→ WHAT IS NEEDED: In the listing below, find the line with "ring[n], ring[facing_row(n)], ring[facing_row(r)]))", then repeat exactly every line from the top through that one.
+++++
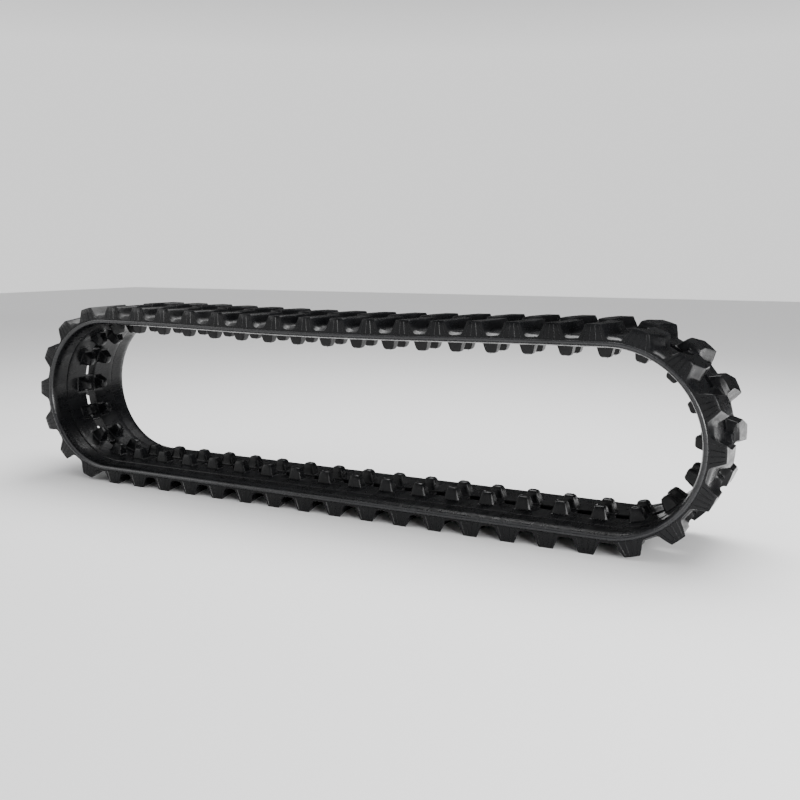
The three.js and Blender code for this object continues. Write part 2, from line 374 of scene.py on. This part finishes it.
def add_cross_wall(bm, ring):
    """Wall of a window across the belt, along the side of a core."""
    for r in WINDOW_FACES:
        n = (r + 1) % ROWS
        if TREAD_SIDE[r] and TREAD_SIDE[n]:
            bm.faces.new((ring[r], ring[n], ring[facing_row(n)], ring[facing_row(r)]))


def add_cap(bm, ring, over_window):
    """Closes an end of a run, as two halves where the end lies over a window."""
    if not over_window:
        bm.faces.new(ring)
        return
    for side in (-1, 1):
        bm.faces.new([ring[r] for r in range(ROWS) if side * ROW_Y[r] > WINDOW_EDGE - SAME_Y])


# ---- small moulded detail -------------------------------------------------------------------------------

ALONG = (1, 0, 0)          # directions in (u, y, h)
UPWARD = (0, 0, 1)

# Ridges of each kind: width, height, and how far the foot is sunk into the rubber
FLANK_RIDGE = (1.7, 0.8, 0.4)
BEAD_RIDGE = (1.5, 0.3, 0.8)
TICK_RIDGE = (1.0, 0.3, 0.3)

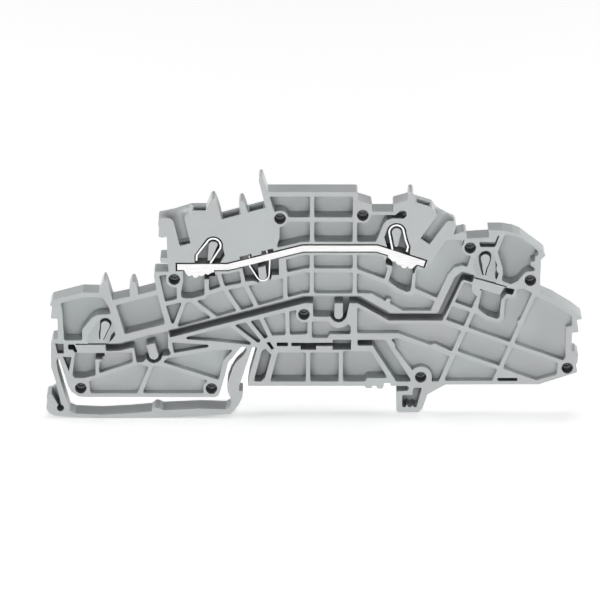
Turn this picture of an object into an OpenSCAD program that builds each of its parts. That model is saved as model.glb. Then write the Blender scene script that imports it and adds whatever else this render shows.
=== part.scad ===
// Double level terminal block for a 35 mm top hat rail.
// One moulded housing, open on its front side, with the metal parts of the upper level.
// X runs along the conductors, Z points up from the rail, and Y runs along the rail.
// The origin lies on the middle of the rail's top plane, halfway through the block.

/* [Block] */
// Thickness of the block along the rail
block_t = 5.2; // [4.8:0.1:7]
// Thickness of the wall that closes the back
back_t = 1.0; // [0.8:0.05:1.2]
// Thickness of the front skin over the closed upper decks
skin_t = 0.4; // [0.3:0.05:0.6]
// Depth of the shallow coring pockets
core_d = 2.0; // [1:0.1:3]
// Depth of the trays of the unused clamp places
tray_d = 0.3; // [0.2:0.05:0.6]
// Width of a rib between two pockets
rib_t = 0.85; // [0.6:0.05:1.1]
// Width of the rim between a pocket and the outline
rim_t = 0.95; // [0.7:0.05:1.1]
// Width of the grooves round the pads in the unused bar places
groove_w = 0.24; // [0.2:0.02:0.3]
// Width of the lip between a pocket and a current bar channel
lip_t = 0.5; // [0.35:0.05:0.7]
// Radius of the corners of the pockets
corner_r = 0.3; // [0.1:0.05:0.3]
// Radius of the corners of the outline
edge_r = 0.15; // [0.05:0.05:0.15]

/* [Lengths from the rail centre] */
// To the left end of the lower deck
left_end = 56.4; // [55:0.1:62]
// To the right end of the lower deck
right_end = 52.9; // [52:0.1:58]
// To the left end of the upper deck
upper_left = 33.9; // [33.5:0.1:36]
// To the right end of the upper deck
upper_right = 26.9; // [26.5:0.1:28]
// To the right end of the raised lower clamp deck
shoulder_x = 45.2; // [45:0.1:46.5]

/* [Heights above the rail] */
// Lower left deck
lower_deck_z = 20.3; // [20:0.1:22]
// Raised lower clamp deck on the right
shoulder_z = 33.8; // [33.4:0.1:35]
// Upper deck
upper_deck_z = 38; // [37.6:0.1:40]
// Marker tower
tower_z = 42; // [41:0.1:46]
// Underside of the body beside the rail on the left
belly_z = -2.45; // [-2.8:0.05:-2.2]

/* [Rail seat] */
// Width of the rail over its two brims
rail_w = 35; // [34.6:0.1:35.4]
// Thickness of the rail's brims
brim_t = 1; // [0.8:0.1:1.2]
// Play of the brims in the foot and the hook
rail_play = 0.1; // [0.05:0.05:0.2]
// Thickness of the springy strap at its thin end
strap_t = 0.75; // [0.6:0.05:1]
// Depth of the springy neck that carries the foot
neck_d = 3; // [2.5:0.1:4]

/* [Pegs and sockets] */
// Diameter of a socket in the open face
socket_d = 2.4; // [2.2:0.05:2.5]
// Depth of a socket
socket_h = 3.3; // [2.6:0.1:3.5]
// Diameter of the core hole behind a socket
core_hole_d = 1.7; // [1.2:0.1:1.8]
// Play between a peg and its socket, all round
peg_play = 0.075; // [0.05:0.025:0.1]
// Length of the pegs on the back
peg_l = 1.4; // [0.8:0.1:2.4]
// Wall of the boss round a socket
boss_t = 0.5; // [0.4:0.05:0.7]

/* [Current bar] */
// Thickness of the current bar
bar_t = 1.35; // [1:0.05:1.5]
// Width of the metal parts through the block
metal_w = 3.8; // [3.2:0.1:3.9]
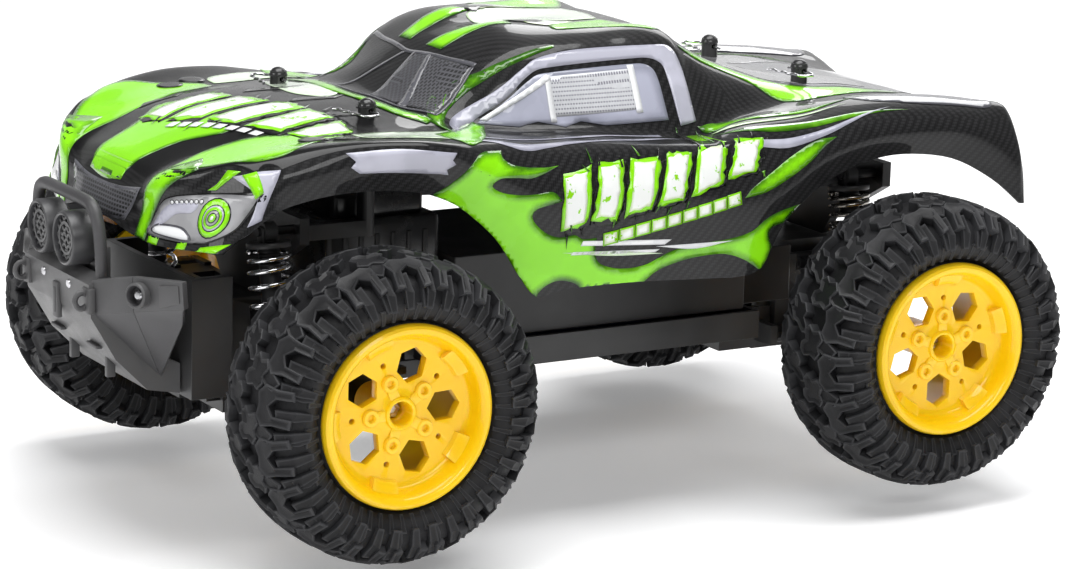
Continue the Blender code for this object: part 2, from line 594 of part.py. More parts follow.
def shock(end, label, side, pins, finish):
    """Damper cylinder, rod and spring along the line between the two pins."""
    top, bottom = (Vector((x, side * y, z)) for x, y, z in pins)
    length = (bottom - top).length
    along = (bottom - top).normalized()
    x = top.x

    def at(distance):
        return top + along * distance

    travel = 7.5
    cylinder_end = 0.50 * length
    collar = length - 9.0
    base = rod(at(2.5), at(cylinder_end), 5.0, 12)
    adds = [
        pin(x - 2.4, x + 2.4, top.y, top.z, 3.8, 10),
        rod(at(4.0), at(6.0), COLLAR_RADIUS, 16),
    ]
    cuts = [
        pin(x - 6, x + 6, top.y, top.z, 2.15, 8),
        rod(at(5.5), at(cylinder_end + 5), 2.3, 8),
    ]
    piece(f"shock_cylinder_{end}_{label}", "plastic", base, adds, cuts, top)
    rod_top = 6.2 + travel if length > 50 else 12.2
    base = rod(at(rod_top), at(length - 2.8), 1.7, 8)
    adds = [
        rod(at(collar), at(collar + 2.0), COLLAR_RADIUS, 16),
        pin(x - 2.0, x + 2.0, bottom.y, bottom.z, 4.2, 10),
    ]
    cuts = [pin(x - 6, x + 6, bottom.y, bottom.z, 2.7, 8)]
    piece(f"shock_rod_{end}_{label}", "steel", base, adds, cuts, bottom)
    turns = 7 if length > 50 else 5
    coil(f"shock_spring_{end}_{label}", finish, at(6.0 + GAP), at(collar - GAP),
         COIL_RADIUS, WIRE_RADIUS, turns)


def wheel(end, label, x, side):
    """Yellow dished rim with five six-sided windows, and a hollow tyre round it."""
    face, inner = WHEEL_FACE_Y - 100, RIM_INNER_Y - 100
    lip, seat = RIM_LIP_RADIUS, RIM_SEAT_RADIUS
    profile = [
        (lip, face), (lip, face - 3), (seat, face - 4.5), (seat, inner + 4), (lip, inner + 2.5),
        (lip, inner), (31, inner), (30.6, 13), (7, 13), (7, -4), (HUB_BORE_RADIUS, -4),
        (HUB_BORE_RADIUS, 6), (4.6, 6), (4.6, 19.5), (7, 19.5), (9, 17.5), (28, 17.5),
        (31, face - 2.5), (32.6, face),
    ]
    centre = (x, side * 100, AXLE_Z)
    rim = turned(f"rim_{end}_{label}", "rim", profile, centre, side)
    windows = []
    first = 0.46 if end == "front" else 0.76
    for i in range(5):
        angle = 2 * math.pi * (i + first) / 5
        cx, cz = x + 18.3 * math.cos(angle), AXLE_Z + 18.3 * math.sin(angle)
        windows.append(rod((cx, side * 104, cz), (cx, side * 123, cz), 6.2, 6))
    add_booleans(rim, windows, "DIFFERENCE")
    outer, low = TYRE_OUTER_Y - 100, TYRE_INNER_Y - 100
    middle, half = (outer + low) / 2, (outer - low) / 2
    radius = TYRE_RADIUS
    profile = [
        (lip + 0.4, middle + half - 7.0), (41, middle + half - 0.8), (47, middle + half),
        (53.5, middle + half - 1.6), (radius, middle + half * 0.62),
        (radius, middle - half * 0.62), (53.5, middle - half + 1.6), (47, middle - half),
        (41, middle - half + 0.8), (lip + 0.4, middle - half + 6.2),
        (seat + GAP, middle - half + 9), (seat + GAP, middle - half + 12),
        (48, middle - half + 4), (52.5, middle - half + 9), (52.5, middle + half - 9),
        (48, middle + half - 4), (seat + GAP, middle + half - 13),
        (seat + GAP, middle + half - 8.5),
    ]
    turned(f"tyre_{end}_{label}", "rubber", profile, centre, side)


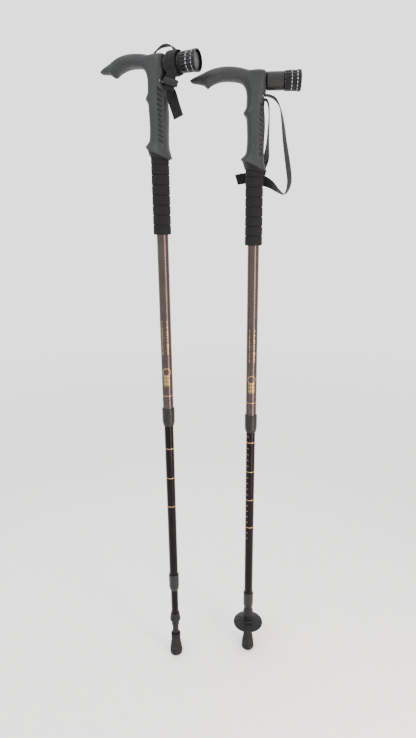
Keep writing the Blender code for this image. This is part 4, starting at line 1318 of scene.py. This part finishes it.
class Handle(Part):
    """Moulded T-handle."""

    size = HandleSizes()
    sides = 176
    steps = 11
    nose_rows = 8
    nose_reach = 1.8

    def build(self) -> None:
        """Makes the handle: squared-off ellipses between two outlines, from flange to nose.

        A section's point is centre + reach * |cos a|^(2/n) + depth * |sin a|^(2/n), with the signs
        of the cosine and the sine.
        """
        s = self.size
        rows = catmull_rom(np.array(s.sections), self.steps)
        angle = angles(self.sides)[None, :]
        power = (2.0 / rows[:, 5])[:, None]
        across, deep = squarish(angle, power, power)
        inner, outer = rows[:, 0:2], rows[:, 2:4]
        centre, reach = (inner + outer) / 2, (outer - inner) / 2
        x = centre[:, :1] + reach[:, :1] * across
        z = centre[:, 1:] + reach[:, 1:] * across
        y = rows[:, 4:5] * deep
        grid = np.stack([x, y, z], -1)
        grid, crease = self.carve(grid)
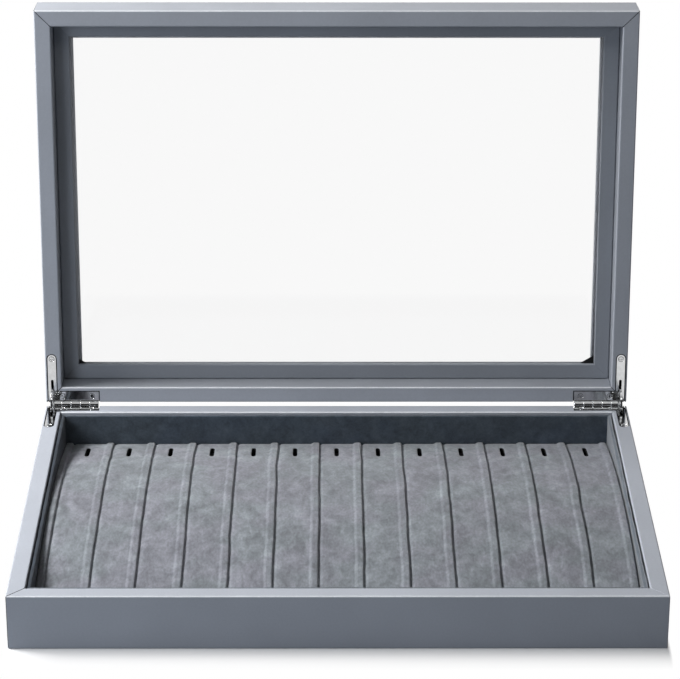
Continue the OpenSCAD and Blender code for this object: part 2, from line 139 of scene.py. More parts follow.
class CaseSizes(bpy.types.PropertyGroup):
    """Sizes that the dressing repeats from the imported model, and the small ones that it adds."""

    case_width: length_prop("Case width", "Width of the case, outside", 350)
    case_depth: length_prop("Case depth", "Depth of the case, outside", 240)
    rail_width: length_prop("Rail width", "Width of the wrapped rails", 9.5)
    rim_height: length_prop("Rim height", "Height of the base's rim", 31.5)
    lid_foot: length_prop("Lid foot", "Height of the shut lid's lower rim", 31.8)
    mitre_gap: length_prop("Mitre gap", "Gap left at each mitre by the wrapping", 0.12)
    mitre_round: length_prop("Mitre rounding", "How far the wrap is drawn in at a mitre of the base", 0.2)
    least_mitre: FloatProperty(
        name="Least mitre", description="Area that tells a mitre from a facet", unit="AREA", default=2e-5
    )
    metal_round: length_prop("Metal rounding", "Radius of the stamped edges of the hinge plates", 0.12)
    head_round: length_prop("Head rounding", "Radius of the rims of the screw heads", 0.42)
    knuckle_radius: length_prop("Knuckle radius", "Radius of the hinges' knuckles", 2.4)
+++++
→ ANSWER TO THIS PROBLEM:
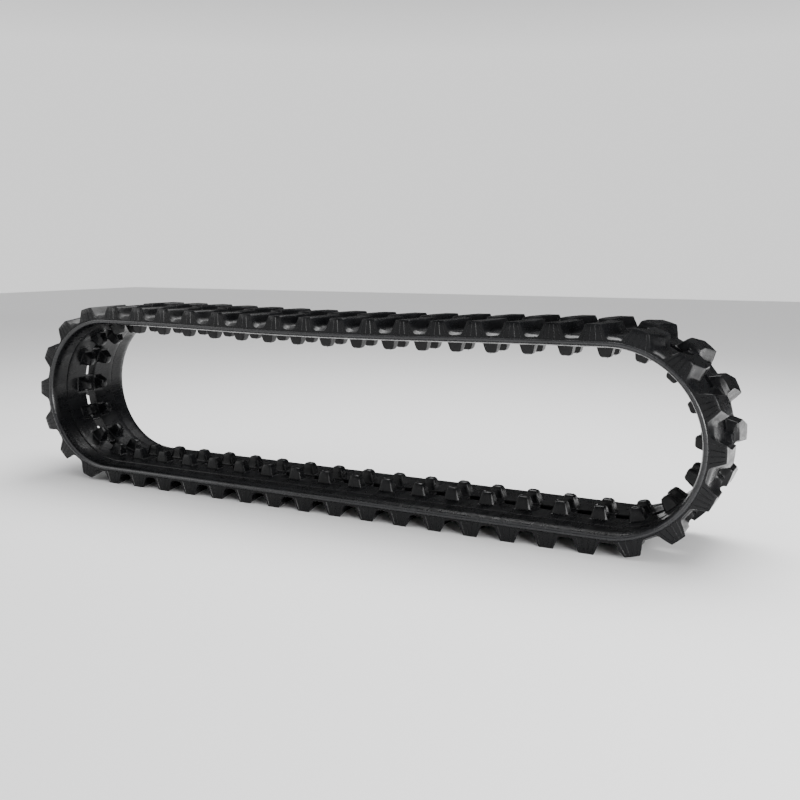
The three.js and Blender code for this object continues. Write part 2, from line 374 of scene.py on. This part finishes it.
def add_cross_wall(bm, ring):
    """Wall of a window across the belt, along the side of a core."""
    for r in WINDOW_FACES:
        n = (r + 1) % ROWS
        if TREAD_SIDE[r] and TREAD_SIDE[n]:
            bm.faces.new((ring[r], ring[n], ring[facing_row(n)], ring[facing_row(r)]))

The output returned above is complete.